Senior citizens chat at a retirement home in Beijing. [Photo/Xinhua] |
BEIJING -- About 40 million members of government, Party, and public institution staff will be affected by the reform of China's pension system.
China's Vice-Premier Ma Kai on Tuesday reported on the social security system at the ongoing bi-monthly session of the National People's Congress (NPC) Standing Committee, saying the basic idea is a pension system for public employees with the same qualities as those urban retirees from enterprises.
Changes to occupational annuities and the salary system will be made simultaneously nationwide, Ma added.
China has the most public employees in the world. As the population is expected to reach 1.43 billion in 2020, the State Council wants a pension system that covers the whole population.
Ma said the government hopes to cover 900 million people by 2017, and 1 billion in 2020, raising the coverage rate from the current 80 percent to 95 percent.
In the past two decades, China's public pension systems used different methods of payment, accounting and management, which resulted in widespread disputes.
The monthly pension for retired civil servants and staff in public institutions were 2.1 and 1.8 times the common pension level of 1,900 yuan, according to the the Ministry of Finance's fiscal science research institute.
Private urban employees pay for their pension before retirement and usually get a pension equal to about half of their final salary, but public workers get much more without making any financial contribution at all.
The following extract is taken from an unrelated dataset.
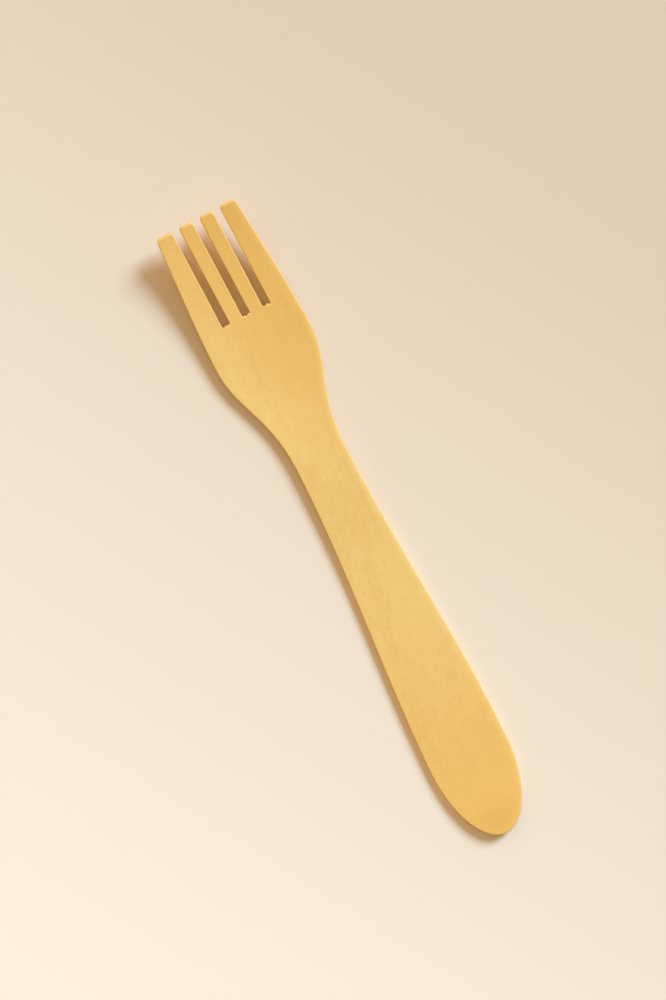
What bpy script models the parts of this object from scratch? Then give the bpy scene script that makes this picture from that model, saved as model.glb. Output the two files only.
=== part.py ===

Background of reforming pension system
The aim of the pension reform is to build a system for the Party, government and public institutions that is similar to the one employed by the private sector so as to break the long-held dual system.
Under the dual pension system, the employees in a state agency can get 80 to 90 percent of their salary after retirement while the employees of an enterprise may only get 40 to 60 percent.
It means the pension of 37 million public servants and employees in state agencies in China will not be provided fully by the government and will have to contribute the same amount to their pensions as employees do in enterprises.
Pension reform has been stuck in the past few years as pilot programs in places, including Guangdong province and Shanghai municipality, have come to a standstill after they were launched in 2008.